Однако старейшему удалось убедить грозного царя, что и мудрейшему из смертных не дано оценить точно столь волшебное творение: ведь в него вложены не только богатейшие дары природы, не только знания и опыт, накопленные в веках, но и бесценные таланты мастеров, одаренных самим небом. Но что недоступно мудрейшему, доступно мудрости народной.

И поехал Крез по царству показывать карету народу. Ездит месяц, ездит два, к концу третьего объехал уже все царство и ни от кого не услышал ожидаемого ответа. Опечалился он, помрачнел, велел повернуть ко двору.

Поехали. Уже близка столица, уже засверкали золотом башни дворца. Проезжают последнюю деревеньку, видят — у крайней хижины мальчик без штанов сидит на корточках, отдает дань природе, в руках большой ломоть хлеба.

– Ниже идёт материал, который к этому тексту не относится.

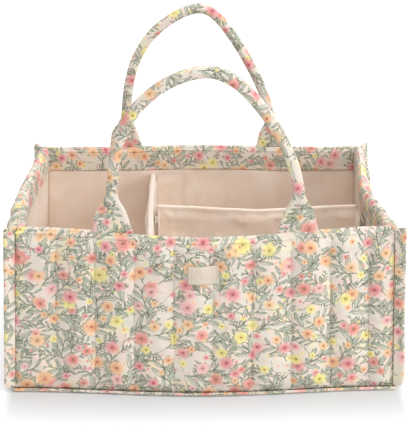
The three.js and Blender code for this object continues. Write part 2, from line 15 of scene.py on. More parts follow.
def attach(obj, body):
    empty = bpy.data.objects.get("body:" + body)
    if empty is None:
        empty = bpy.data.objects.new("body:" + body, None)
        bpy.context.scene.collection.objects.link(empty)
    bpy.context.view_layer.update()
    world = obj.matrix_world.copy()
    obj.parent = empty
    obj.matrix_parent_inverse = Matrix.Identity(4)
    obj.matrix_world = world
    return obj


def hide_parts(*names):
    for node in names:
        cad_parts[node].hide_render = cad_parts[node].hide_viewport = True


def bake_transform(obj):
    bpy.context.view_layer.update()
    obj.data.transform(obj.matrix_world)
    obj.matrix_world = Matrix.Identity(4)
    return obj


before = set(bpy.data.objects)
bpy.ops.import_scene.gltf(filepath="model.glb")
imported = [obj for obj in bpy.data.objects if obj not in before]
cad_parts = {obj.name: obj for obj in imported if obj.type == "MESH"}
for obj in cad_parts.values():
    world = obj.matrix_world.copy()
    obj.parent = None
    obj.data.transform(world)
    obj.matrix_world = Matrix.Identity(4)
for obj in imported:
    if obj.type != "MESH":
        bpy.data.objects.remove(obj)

— Государь! — обратился к царю старейший, — устами несмышленых малышей говорит иногда сама мудрость народная. На нашем пути он последний из подданных. Прикажи спросить его. [52]

Остановили кортеж, поманили мальчика. Сам владыка обратился к нему:

— Мальчик! Как ты думаешь, чего стоит такая карета?

Обошел мальчик карету, осмотрел со всех сторон, глянул на царя, на его свиту и, став к ним боком, насупившись, произнес:

— Когда есть нечего и негде достать хлеба, вот этого ломтя не стоит ваша карета.

Громом с ясного неба поразили всех слова мальчика. Задумался царь, задумались мудрецы. Думали час, думали два, к концу третьего пришли к единой мысли: слова мальчика неопровержимы.

Как одаренного самим небом, мальчика взяли с собой, отдали в учение.

Шорников закончил и окинул нас торжествующим взглядом.

Задумались и мы.

Какое отношение могла иметь сказка к предмету нашего спора, я не сообразил сразу. Что она являлась ответом на наши суждения, в этом не могло быть сомнения.

Прервал молчание капитан.

— В сказке я не вижу смысла, — недоумевающе отозвался он. — Какое может быть сравнение между бесценной каретой и ломтем хлеба? За карету можно было приобрести хлеба столько, что его хватило бы для всех подданных Креза, и надолго.

Князь взглянул на него как на пустое место.

— Сказка умна и философична, — проговорил он. — Вне народа, без его труда, жизнь общества, конечно, немыслима...

Помолчал, обдумывая что-то, добавил:

— Однако я могу ответить на нее словами дальновидного для своего времени графа Растопчина. Оправдывая осуждение декабристов на виселицу, он выразился так: «Мне понятно, когда французские сапожники делают революцию, чтобы самим стать господами. Но непостижимо уму, когда российские господа пытаются делать революцию, чтобы самим превратиться в сапожников».

Если в спорах рождается истина, то, видимо, в спорах же люди и лучше познают друг друга. Я имел теперь [53] ясное представление о полковнике-князе и капитане. И они имели возможность раскусить, кто я и кто Шорников. Спорить больше нам было не о чем и незачем. Дальше мы ехали мирно, без каких-либо столкновений.

Князь большую часть дня проводил с нами, остальное время — с «его высокопревосходительством». У нас он рассказывал разные истории из жизни князей, графов и других высокопоставленных лиц. Много говорил о загранице, которую, пожалуй, знал лучше, чем свою родину. Слушать его было интересно, поучительно.

Погода стала мягче, и на остановках мы выходили на платформу размяться.

На крупных станциях наблюдалось большое скопление эшелонов, перегруженных демобилизованными. Как мы узнали, эшелоны простаивали сутками, ожидая отправки. Солдаты возмущались, протестовали, угрожали оружием. Железнодорожники, оправдываясь, ссылались на недостаток топлива, паровозов и времени, потребного для их ремонта. Всюду на остановках происходили шумные скандалы. На иных станциях солдаты установили свой контроль за очередностью отправления поездов.

Мы ехали без задержек, не соблюдая никаких графиков. Паровоз для нашего состава обычно стоял либо на маленькой свободной станции, либо даже на разъезде. Большие станции, где солдатские организации могли поставить нас в общую очередь, мы проскакивали без остановок. Князь был доволен.

— Викжель{2} знает, кому услужить, — говаривал он в таких случаях с благодарной улыбкой.